As the primary character, Emilio is aware of his own sexuality. When he first meets Sofia and feels attracted to her, he takes up running and turns to his work with added energy in order to cope. When Jimmy asks Emilio how he lives without sex, Emilio surprises Jimmy by matter-of-factly recommending masturbation.
Throughout the novel, Emilio’s relationship with God takes on the terms of a love relationship. While on the Stella Maris, Emilio confesses to Anne that he is falling in love with God; this causes Emilio to feel naked and vulnerable. When Emilio is eventually raped by Kitheri and subjected to months of sexual violence, his relationship with God—of which years of celibacy had been such a sacred part—is shattered. Back on Earth, he sneers that he is “God’s whore.”
While the sadistic sexual pleasure Kitheri pursues—indulging every whim—is portrayed as empty and violent, healthy and loving sexual relationships are also portrayed in the book. Sofia, a victim of prostitution herself, eventually finds a fulfilling and loving sexual relationship with Jimmy. Anne and George’s sexual relationship is part of the strong bond between them and a source of joy. On the Stella Maris, they laugh and joke about trying to have sex in zero gravity. Marc Robichaux, although committed to celibacy, sees sexuality and his attraction to women as part of God in nature.
Intercultural Impact
When the Jesuit mission arrives on Rakhat, they are conscious of the intercultural impact they could have on the existing society and struggle to make wise decisions to minimize it. They decide to hide much of their technology, including their aircraft, from the Runa.

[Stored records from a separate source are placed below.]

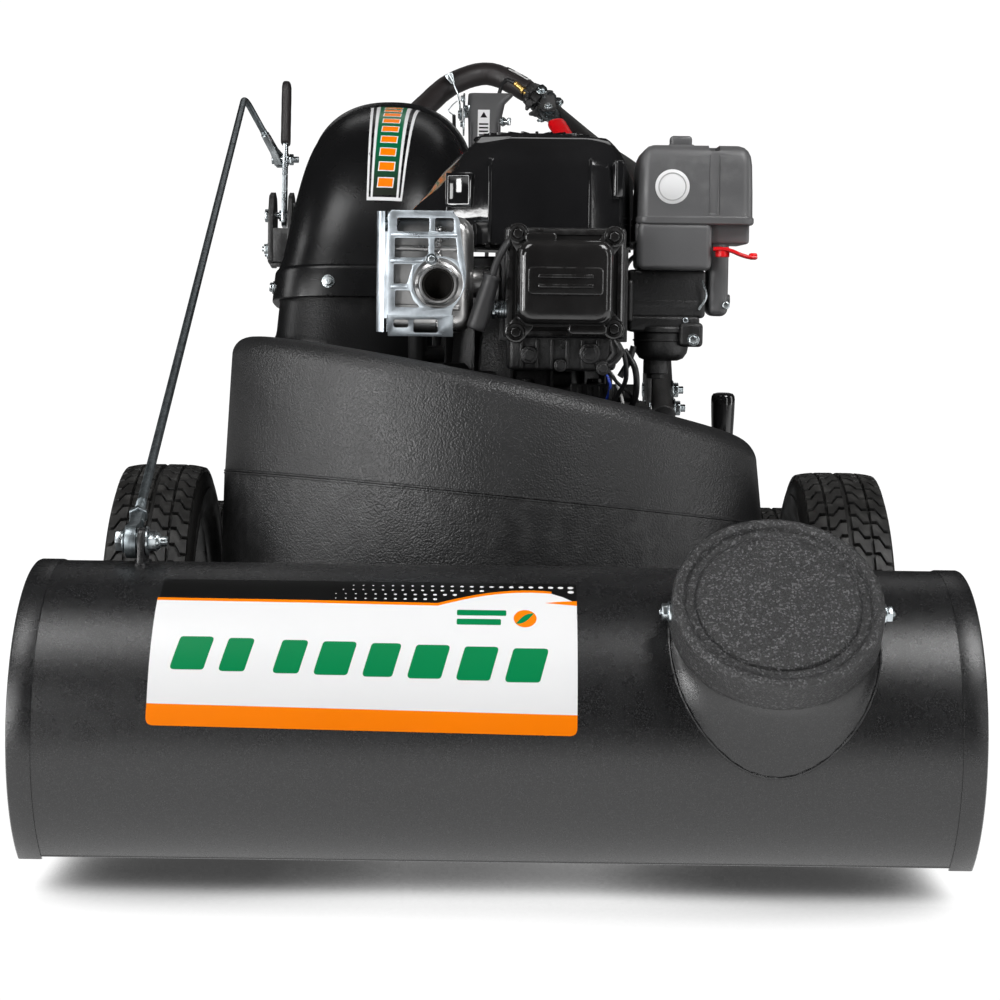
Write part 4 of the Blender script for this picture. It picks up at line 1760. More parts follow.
def console():
    # (x, y, z, half x, half y, corner radius), bottom to top
    stations = [ring_z(*row) for row in (
        (-27, 1235, 600, 20, 17, 12), (-27, 1262, 655, 21, 19, 13),
        (-27.5, 1287, 703, 22, 20, 14), (-25.5, 1299, 727, 25, 18, 12),
        (-20, 1304, 738, 30, 15, 10))]
    rings = [ring_z(-27, 1234, 598.6, 16, 13, 9), ring_z(-27, 1234.4, 598.8, 18.6, 15.6, 11),
             stations[0]]
    for low, high in zip(stations, stations[1:]):
        for k in range(1, 5):
            rings.append([Vec(p).lerp(Vec(q), k / 4) for p, q in zip(low, high)])
    rings += [ring_z(-19.6, 1305, 740.0, 30, 15, 10),
              ring_z(-19.4, 1305.4, 741.2, 28.6, 13.6, 9),
              ring_z(-19.2, 1305.6, 741.4, 24, 10, 7)]
    ribs = [sweep([(x, 1244.2 + (z - 655) * 0.5, z) for z in (606, 655, 700)], 1.3, 10,
                  rounding=0.8) for x in (-45.5, -8.5)]
    piece("console_post", join(loft(rings), *ribs), "satin_plastic",
          "control_console", smooth=44)
    film("console_label", [[(-36.3, 678), (-20.5, 678), (-20.5, 717), (-36.3, 717)]],
         "decal_white", on_post, 0.9, (6, 6))
    marks = [[(-34.6, z), (-22.2, z), (-22.2, z + 2.2), (-34.6, z + 2.2)]
             for z in (681, 686, 691, 696)] + [[(-28.4, 714), (-33, 706), (-23.8, 706)]]
    film("console_label_marks", marks, "decal_black", on_post, 1.25, (6, 6))
    wing_bolt = join(cyl((-10, 1284, 702), (4.5, 1270, 701.5), 3.0, sides=18, chamfer=0.5),
                     hexagon((-4, 1279, 702), (0.72, -0.69, 0), 6.4, 4.0),
                     turned_box((5.4, 1269, 701.6), (0.7, -0.7, 0), (0.7, 0.7, 0.0), UP,
                                3.0, 1.3, 5.0),
                     cyl((2.4, 1272, 698), (6.4, 1268, 706), 2.4, sides=14, chamfer=0.8))
    piece("post_bolt", wing_bolt, "zinc_plate", smooth=34)


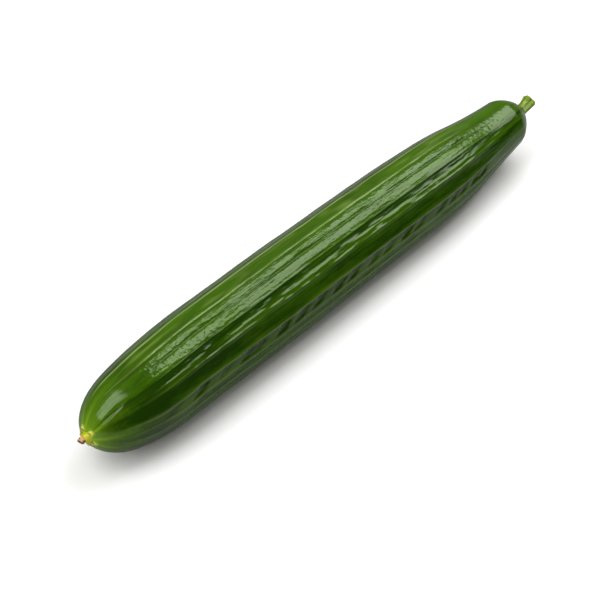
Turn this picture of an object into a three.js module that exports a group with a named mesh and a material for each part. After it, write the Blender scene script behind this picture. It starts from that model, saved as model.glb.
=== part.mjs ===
// A long green cucumber lying on its side, as picked: the ribbed fruit with its blossom scar and nipple,
// the stub of its stem, and the dried rest of the flower on the nipple.
// Millimetres. The blossom end points to -X, the stem to +X and +Z is up.
// Angles round the fruit are in degrees from its top, rising towards -Y, its front.

import * as THREE from 'three';

// Driving dimensions of the fruit
const LENGTH = 324; // from pole to pole along the axis
const AXIS_HEIGHT = 21.5; // of the fruit's thick part above the surface it lies on
const GAP = 0.3; // between the fruit and what is attached to it

// One row for each tenth of the length, from the blossom end on: the mean radius, and how far the axis
// stands above AXIS_HEIGHT and in front of the straight line
const STATIONS = [
  { radius: 22.9, rise: -0.4, front: 0.6 },
  { radius: 20.8, rise: 0.1, front: 1.4 },
  { radius: 21.4, rise: 0, front: 0 },
  { radius: 21.8, rise: 0, front: 0 },
  { radius: 22.0, rise: 0, front: 0 },
  { radius: 21.8, rise: 0, front: 0 },
  { radius: 21.6, rise: 0, front: 0 },
  { radius: 21.3, rise: 0, front: 0.3 },
  { radius: 19.9, rise: -0.2, front: 0.2 },
  { radius: 15.9, rise: 1.0, front: 0.7 },
  { radius: 12.8, rise: 4.0, front: 1.6 },
];

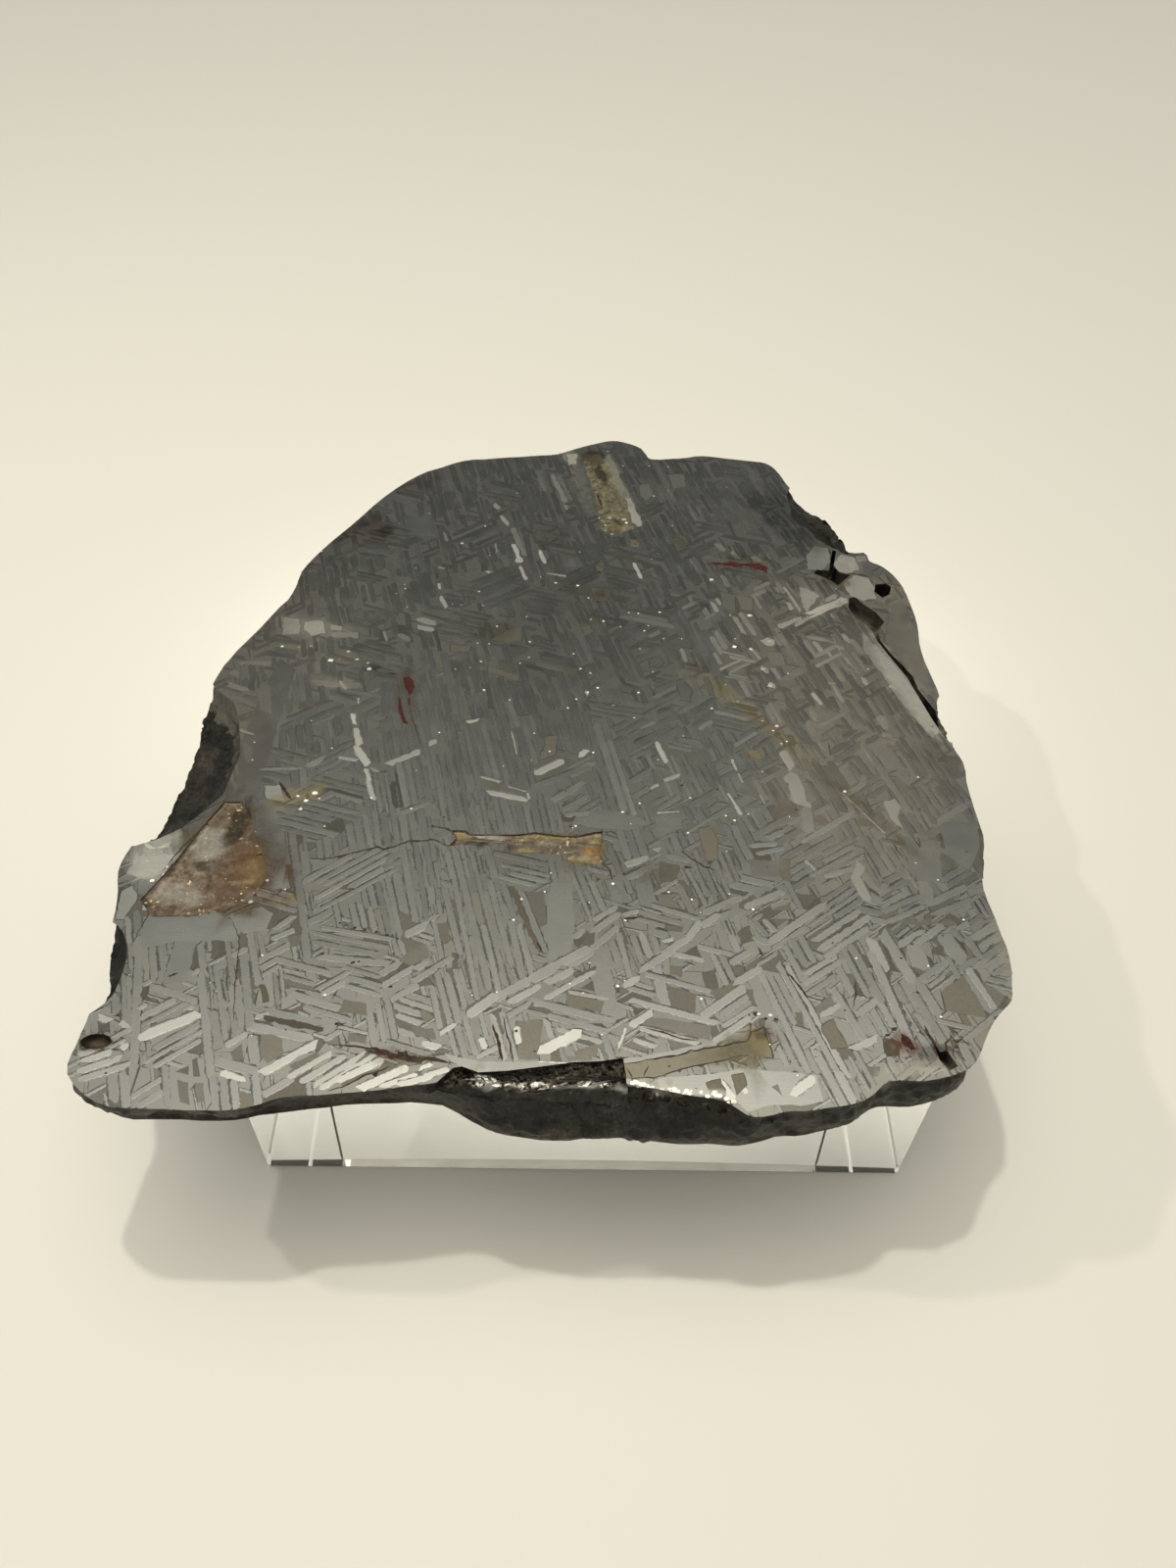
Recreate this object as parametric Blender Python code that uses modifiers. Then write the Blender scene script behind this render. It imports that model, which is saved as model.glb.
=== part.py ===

The humans’ concerns are rooted in Jesuit history on Earth. This is made clear when the narrator says: “They were making things up as they went along; there were no guidelines except the negative example of their predecessors’ disastrous interactions with technologically simple cultures on Earth. They had no wish to be taken for gods or to begin a cargo cult here.”
Despite this awareness, the reality is that impact is inevitable. When Alan Pace dies, the group argues about whether or not to bury his body on the new planet. In response to concerns of contamination, Anne states that “the moment we stepped out of the lander, we affected this ecosystem.”
As time passes on Rakhat, the human foreigners share more of their culture. Watercolor drawings, a water slide, and pulley systems are all eagerly taken up by the Runa. Their garden, a seemingly innocent and simple endeavour, is what eventually throws off the balance between Runa and Jana’ata society, leading to eruptions of violence.
The second human mission to Rakhat believes that the Jesuits have “poisoned” the atmosphere; Supaari tells them that “the foreigners” are responsible for the outbreak of violence. In contrast to these accusations, the novel portrays the motives of the Jesuit explorers, and the resulting intercultural impact, in a complex and compassionate way.